Schade, dass es keine Geruchsbilder gibt, SchnickSchnack hätte da was zu bieten... War da nicht was mit dem komischen Brüdenwasser ?     .. . .. . . .. . 
. . . .. . :sm11:

Ich sag nur "Icecream" .....


----------



## stricky (10 August 2009)

hätte da auch noch was schönes ... zwar schon etwas älter aber unvergessen


----------



## hausenm (13 August 2009)

Wenn wir schon bei "älteren" Themen sind:
hier ein aufgräumter Arbeitsplatz- sehr vorbildlich. 
Aufgenommen im Iran


----------



## Markus (13 August 2009)

hausenm schrieb:


> Wenn wir schon bei "älteren" Themen sind:
> hier ein aufgräumter Arbeitsplatz- sehr vorbildlich.
> Aufgenommen im Iran


 

wie romantisch - so ein kleines feuerchen...


----------



## hausenm (13 August 2009)

Na war ja nur eine Kohlestaubanlage, Allah war gnädig
und deshalb keine Gefahr.

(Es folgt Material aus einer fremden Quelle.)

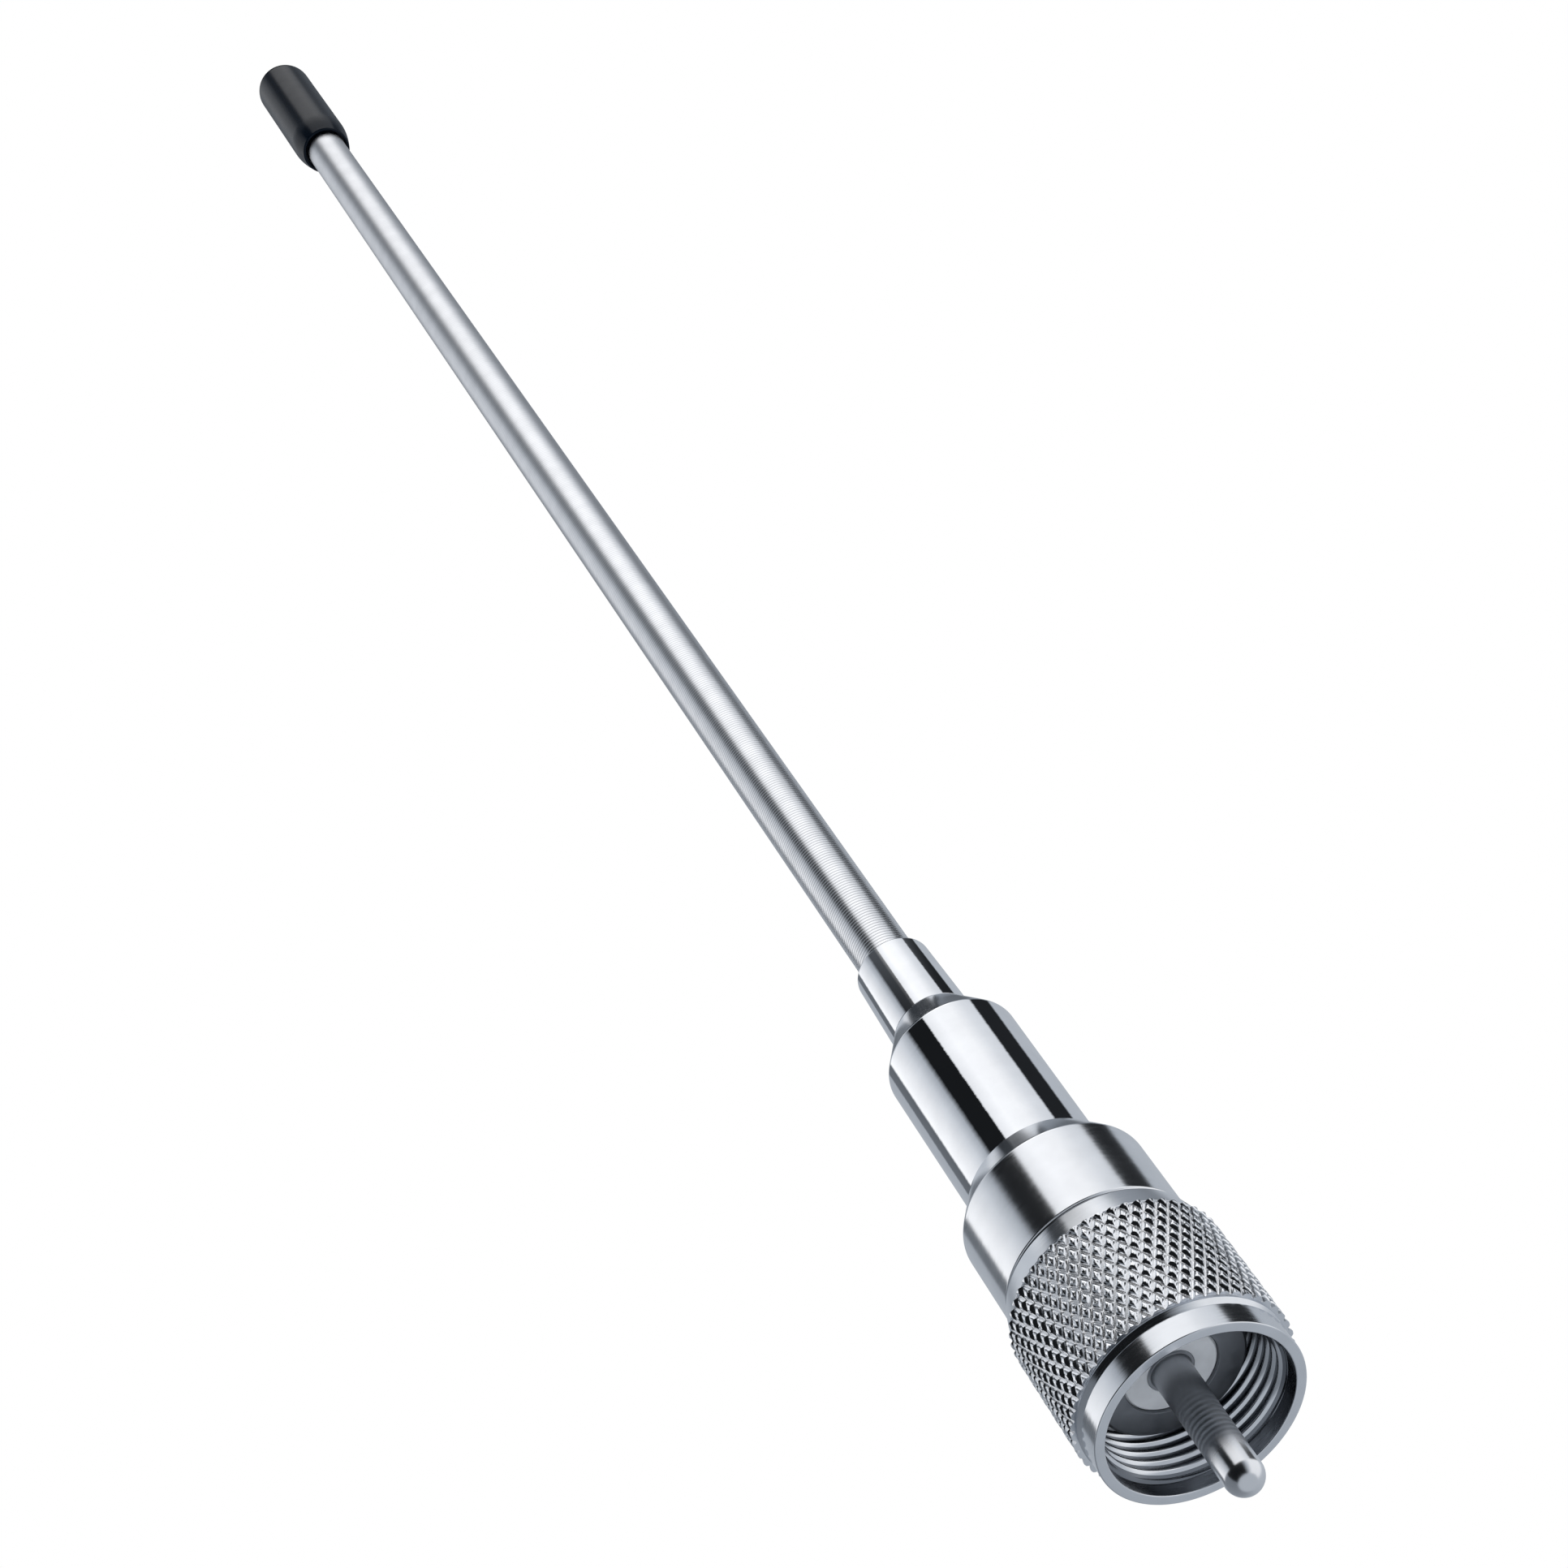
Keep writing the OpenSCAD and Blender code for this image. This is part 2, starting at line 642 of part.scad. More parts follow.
module whip_winding() {
    color("lightsteelblue") tube(whip_d, core_d + 2 * close_fit, whip_z + close_fit, whip_end_z);
}

module whip_core() {
    color("slategray") translate([0, 0, whip_z + close_fit]) cylinder(d = core_d, h = whip_end_z - whip_z - close_fit);
}

module end_crimp() {
    inner_r = whip_d / 2 + close_fit;
    outer_r = inner_r + crimp_wall;
    top_z = whip_end_z + crimp_wall;
    color("goldenrod") turned([
        [inner_r, top_z - crimp_l],
        [outer_r, top_z - crimp_l],
        [outer_r, top_z],
        [0, top_z],
        [0, whip_end_z + close_fit],
        [inner_r, whip_end_z + close_fit]
    ]);
}

module tip_cap() {
    mouth_r = cap_mouth_d / 2;
    cap_r = cap_d / 2;
    hole_r = whip_d / 2 + 2 * close_fit;
    crimp_r = hole_r + crimp_wall + close_fit;
    crimp_z = whip_end_z + crimp_wall - crimp_l - free_fit;
    hole_end_z = cap_z + cap_hole_l;
    end_z = cap_z + cap_l;
    flare_z = cap_z + cap_bead_r;
    recess_r = hole_r + cap_recess;
    recess_z = cap_z + cap_recess_l;
    // The side swells from mouth to full width along a quarter sine
    swell = [for (i = [0 : 8]) [mouth_r + (cap_r - mouth_r) * sin(90 * i / 8), flare_z + cap_flare_l * i / 8]];
    // The dome is a quarter circle that ends in a flatter crown
    crown_r = cap_r * 0.35;
    dome_r = cap_r - crown_r;
    color([0.1, 0.1, 0.11]) turned(concat(
        [[hole_r, recess_z], [recess_r, recess_z], [recess_r, cap_z]],
        arc(mouth_r - cap_bead_r, flare_z, cap_bead_r, -90, -20, 4),
        swell,
        arc(crown_r, end_z - dome_r, dome_r, 0, 90, 12), [
        [0, end_z],
        [0, hole_end_z],
        [crimp_r, hole_end_z],
        [crimp_r, crimp_z],
        [hole_r, crimp_z]
    ]));
}

coupling_ring();
friction_ring();
plug_shell();
insulator();
centre_pin();
clamp_ring();
pin_lead();
lead_tag();
coil_former();
trap_coil();
trap_capacitor();
collar();
body_seal();
body_tube();
ferrule();
whip_socket();
top_disc();
whip_sleeve();
whip_winding();
whip_core();
end_crimp();
tip_cap();
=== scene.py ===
"""Looks of the dual band radio antenna: plated turned metal, fine knurl, thread, wound whip, studio and camera.

Lengths in the sections below are millimetres, as in the part's source, and become metres when a mesh is made.
"""

import math

import bmesh
import bpy
import numpy as np
from mathutils import Matrix, Vector


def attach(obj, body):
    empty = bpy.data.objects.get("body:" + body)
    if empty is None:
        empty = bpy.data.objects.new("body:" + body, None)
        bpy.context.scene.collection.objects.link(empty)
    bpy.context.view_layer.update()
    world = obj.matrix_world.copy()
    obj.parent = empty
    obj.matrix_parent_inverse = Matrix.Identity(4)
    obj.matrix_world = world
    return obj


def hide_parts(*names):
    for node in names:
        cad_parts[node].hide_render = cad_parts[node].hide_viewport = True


MM = 0.001

# Heights of the main edges along the axis, and the sizes that more than one piece uses
RING_FRONT, RING_REAR = -4.9, 11.7
KNURL_Z0, KNURL_Z1 = -2.0, 9.3
KNURL_ROOT, KNURL_TIP = 9.17, 9.5
KNURL_COUNT, KNURL_ROWS = 52, 11
MOUTH_R, THREAD_R, THREAD_ROOT_R = 8.0, 7.43, 7.94
THREAD_Z0, SHOULDER_Z = -3.55, 7.1
THREAD_PITCH = 25.4 / 24
COLLAR_Z0, COLLAR_Z1, COLLAR_END = 11.85, 20.65, 23.95
BODY_R, BODY_Z0, BODY_Z1, BODY_END = 6.18, 17.06, 41.75, 46.05
FERRULE_Z0, FERRULE_END = 46.06, 55.55
WHIP_R, WHIP_Z0, WHIP_END = 2.75, 30.06, 293.75
WINDING_PITCH, WINDING_Z0 = 0.379, 53.0
CAP_Z0, CAP_END = 271.75, 300.95

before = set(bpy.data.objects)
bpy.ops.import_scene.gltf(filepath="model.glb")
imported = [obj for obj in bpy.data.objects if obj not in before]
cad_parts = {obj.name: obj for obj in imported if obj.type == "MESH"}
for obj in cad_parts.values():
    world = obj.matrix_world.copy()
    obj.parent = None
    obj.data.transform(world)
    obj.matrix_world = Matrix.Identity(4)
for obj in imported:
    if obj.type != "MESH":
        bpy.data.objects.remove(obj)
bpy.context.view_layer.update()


def new_object(name, vertices, faces, normals=None, sharp=None):
    """Mesh object from points in millimetres, shaded smooth with given corner normals or with edges sharp from an angle."""
    mesh = bpy.data.meshes.new(name)
    mesh.from_pydata((np.asarray(vertices) * MM).tolist(), [], faces)
    mesh.update()
    mesh.polygons.foreach_set("use_smooth", [True] * len(mesh.polygons))
    if normals is not None:
        mesh.normals_split_custom_set(normals)
    if sharp is not None:
        mesh.set_sharp_from_angle(angle=math.radians(sharp))
    obj = bpy.data.objects.new(name, mesh)
    bpy.context.scene.collection.objects.link(obj)
    return obj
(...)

Sagte zumindestens der örtliche
Vorbeter und der muß das ja wissen


----------



## mst (13 August 2009)

Ein paar Fotos aus Kasachstan - Astana


----------



## mst (13 August 2009)

............................


----------



## online (13 August 2009)

Auf dem letzten Bild wollten die wohl Reifen wechseln.


----------



## mst (13 August 2009)

online schrieb:


> Auf dem letzten Bild wollten die wohl Reifen wechseln.


 
Der war Randvoll mit Beton und ist so ca. 2 Wochen da gelegen bis er geborgen wurde. – Keine Ahnung ob dann jemand lange Zeit gestemmt hat ;-)


----------